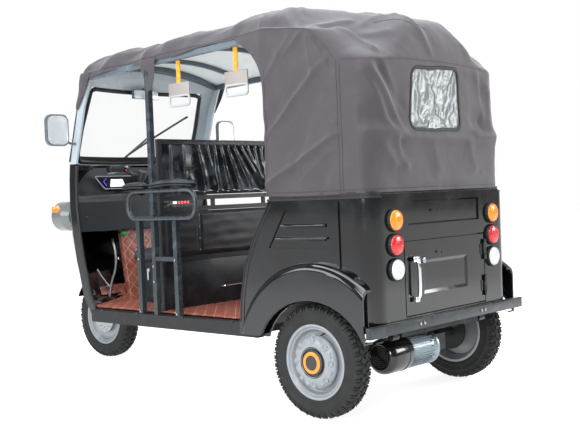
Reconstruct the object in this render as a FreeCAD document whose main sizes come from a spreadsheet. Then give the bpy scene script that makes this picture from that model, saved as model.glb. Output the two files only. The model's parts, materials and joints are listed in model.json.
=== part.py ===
"""Electric three-wheeled auto rickshaw, as an assembly of separate pieces.

Frame: +X is the vehicle's left side, +Y its rear, +Z up, with the origin on the
ground under the middle of the whole vehicle. All sizes are in millimetres.
"""
import FreeCAD, Part
import math
import os
import Sketcher
from FreeCAD import Placement, Rotation, Vector as V

doc = FreeCAD.newDocument("rickshaw")

# ---------------------------------------------------------------- driving sizes
SIZES = {
    # wheels and running gear
    "front_axle_y": -1165,
    "tyre_radius": 250, "tyre_width": 100, "bead_radius": 158, "rim_width": 84,
    "rim_dish": 22, "wheel_hub_radius": 34, "axle_radius": 8, "pin_gap": 0.05,
    "hub_cap_radius": 52, "hub_cap_depth": 22, "cover_radius": 118, "lug_depth": 8,
    "disc_radius": 92, "disc_wall": 4, "disc_offset": 36, "drum_radius": 96, "drum_width": 52,
    "axle_tube_radius": 30, "motor_radius": 82, "motor_length": 370, "motor_back": 132,
    "motor_offset": 115, "spring_width": 50, "spring_length": 500,
    "spring_leaf": 7, "spring_camber": 46,
    # steering
    "rake_run": 0.4045, "fork_trail": 30, "fork_half": 84, "fork_leg_radius": 15,
    "crown_height": 548, "column_radius": 20, "bar_height": 1118, "bar_half": 285,
    "bar_sweep": 55, "bar_radius": 11, "grip_radius": 17, "grip_length": 115,
    "guard_gap": 18, "guard_wall": 4, "guard_half": 60,
    # frame and floor
    "frame_tube": 42, "frame_top": 382, "floor_wall": 5, "mat_wall": 9,
    "sill_width": 40, "sill_bottom": 322, "sill_rise": 65,
    "floor_front": -690, "wall": 12,
    # rear body
    "body_half": 560, "body_back": 1389,
    "corner_radius": 90, "arch_half": 318, "arch_rise": 275,
    "fender_band": 132, "fender_round": 34, "fender_wall": 8,
    "housing_width": 150, "recess_depth": 6, "louvre_radius": 9,
    "hatch_low": 437, "hatch_gap": 6, "hatch_wall": 14,
    "lamp_radius": 43, "bezel_radius": 50, "bezel_depth": 20, "lens_depth": 9,
    "lamp_step": 106, "bumper_high": 48,
    "bumper_deep": 24, "bumper_low": 375,
    # roof and hood
    "rail_tube": 28, "rail_front": -560, "rail_front_top": 1690,
    "rail_rise": 42, "bow_rise": 88, "bow_tube": 22, "lining_wall": 5, "cloth_wall": 8,
    "roof_front": -770, "hem_drop": 12,
    "crown_top": 1866,
    "window_half": 222, "window_x": 24, "window_low": 1258, "window_high": 1532,
    # front shell
    "glass_low": 1216, "glass_high": 1640, "glass_wall": 6,
    "pillar_deep": 62, "pillar_wall": 14, "cowl_gap": 1,
    # cabin
    "post_tube": 28, "main_post_y": -52, "partition_y": -52,
    "partition_tube": 24,
    "partition_rail": 942, "panel_wall": 16,
    "seat_top": 705, "seat_pad": 70, "seat_front": -560, "seat_back": -160,
    "seat_half": 285, "seat_box_half": 250, "bench_top": 740,
    "bench_pad": 90, "bench_back_top": 1180,
}
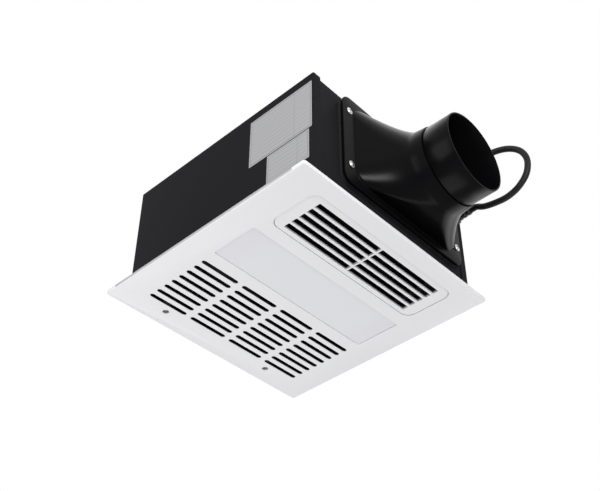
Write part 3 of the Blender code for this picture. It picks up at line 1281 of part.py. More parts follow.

-- -- --

Task prompt
All entries shown above should be printed again exactly.

Result
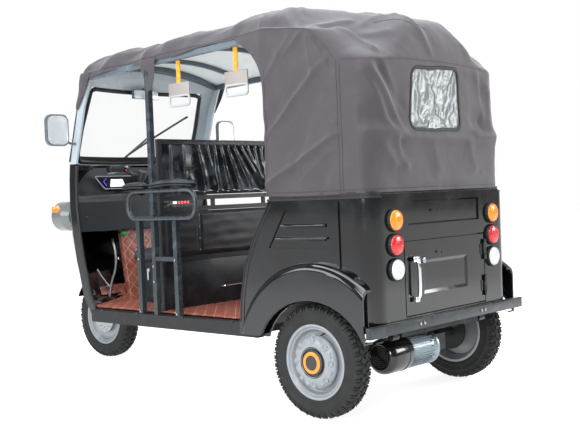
Reconstruct the object in this render as a FreeCAD document whose main sizes come from a spreadsheet. Then give the bpy scene script that makes this picture from that model, saved as model.glb. Output the two files only. The model's parts, materials and joints are listed in model.json.
=== part.py ===
"""Electric three-wheeled auto rickshaw, as an assembly of separate pieces.

Frame: +X is the vehicle's left side, +Y its rear, +Z up, with the origin on the
ground under the middle of the whole vehicle. All sizes are in millimetres.
"""
import FreeCAD, Part
import math
import os
import Sketcher
from FreeCAD import Placement, Rotation, Vector as V

doc = FreeCAD.newDocument("rickshaw")

# ---------------------------------------------------------------- driving sizes
SIZES = {
    # wheels and running gear
    "front_axle_y": -1165,
    "tyre_radius": 250, "tyre_width": 100, "bead_radius": 158, "rim_width": 84,
    "rim_dish": 22, "wheel_hub_radius": 34, "axle_radius": 8, "pin_gap": 0.05,
    "hub_cap_radius": 52, "hub_cap_depth": 22, "cover_radius": 118, "lug_depth": 8,
    "disc_radius": 92, "disc_wall": 4, "disc_offset": 36, "drum_radius": 96, "drum_width": 52,
    "axle_tube_radius": 30, "motor_radius": 82, "motor_length": 370, "motor_back": 132,
    "motor_offset": 115, "spring_width": 50, "spring_length": 500,
    "spring_leaf": 7, "spring_camber": 46,
    # steering
    "rake_run": 0.4045, "fork_trail": 30, "fork_half": 84, "fork_leg_radius": 15,
    "crown_height": 548, "column_radius": 20, "bar_height": 1118, "bar_half": 285,
    "bar_sweep": 55, "bar_radius": 11, "grip_radius": 17, "grip_length": 115,
    "guard_gap": 18, "guard_wall": 4, "guard_half": 60,
    # frame and floor
    "frame_tube": 42, "frame_top": 382, "floor_wall": 5, "mat_wall": 9,
    "sill_width": 40, "sill_bottom": 322, "sill_rise": 65,
    "floor_front": -690, "wall": 12,
    # rear body
    "body_half": 560, "body_back": 1389,
    "corner_radius": 90, "arch_half": 318, "arch_rise": 275,
    "fender_band": 132, "fender_round": 34, "fender_wall": 8,
    "housing_width": 150, "recess_depth": 6, "louvre_radius": 9,
    "hatch_low": 437, "hatch_gap": 6, "hatch_wall": 14,
    "lamp_radius": 43, "bezel_radius": 50, "bezel_depth": 20, "lens_depth": 9,
    "lamp_step": 106, "bumper_high": 48,
    "bumper_deep": 24, "bumper_low": 375,
    # roof and hood
    "rail_tube": 28, "rail_front": -560, "rail_front_top": 1690,
    "rail_rise": 42, "bow_rise": 88, "bow_tube": 22, "lining_wall": 5, "cloth_wall": 8,
    "roof_front": -770, "hem_drop": 12,
    "crown_top": 1866,
    "window_half": 222, "window_x": 24, "window_low": 1258, "window_high": 1532,
    # front shell
    "glass_low": 1216, "glass_high": 1640, "glass_wall": 6,
    "pillar_deep": 62, "pillar_wall": 14, "cowl_gap": 1,
    # cabin
    "post_tube": 28, "main_post_y": -52, "partition_y": -52,
    "partition_tube": 24,
    "partition_rail": 942, "panel_wall": 16,
    "seat_top": 705, "seat_pad": 70, "seat_front": -560, "seat_back": -160,
    "seat_half": 285, "seat_box_half": 250, "bench_top": 740,
    "bench_pad": 90, "bench_back_top": 1180,
}
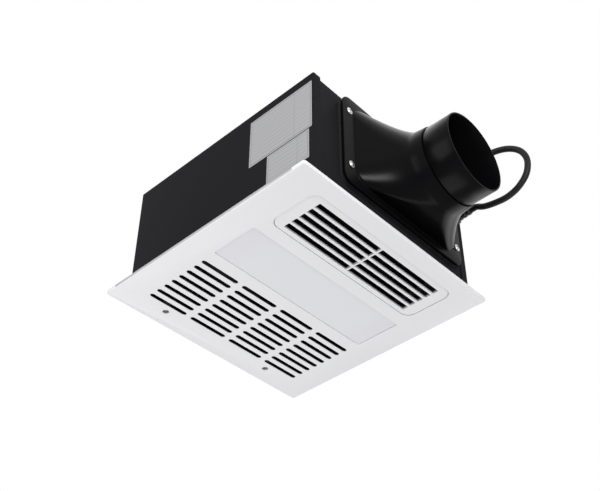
Write part 3 of the Blender code for this picture. It picks up at line 1281 of part.py. More parts follow.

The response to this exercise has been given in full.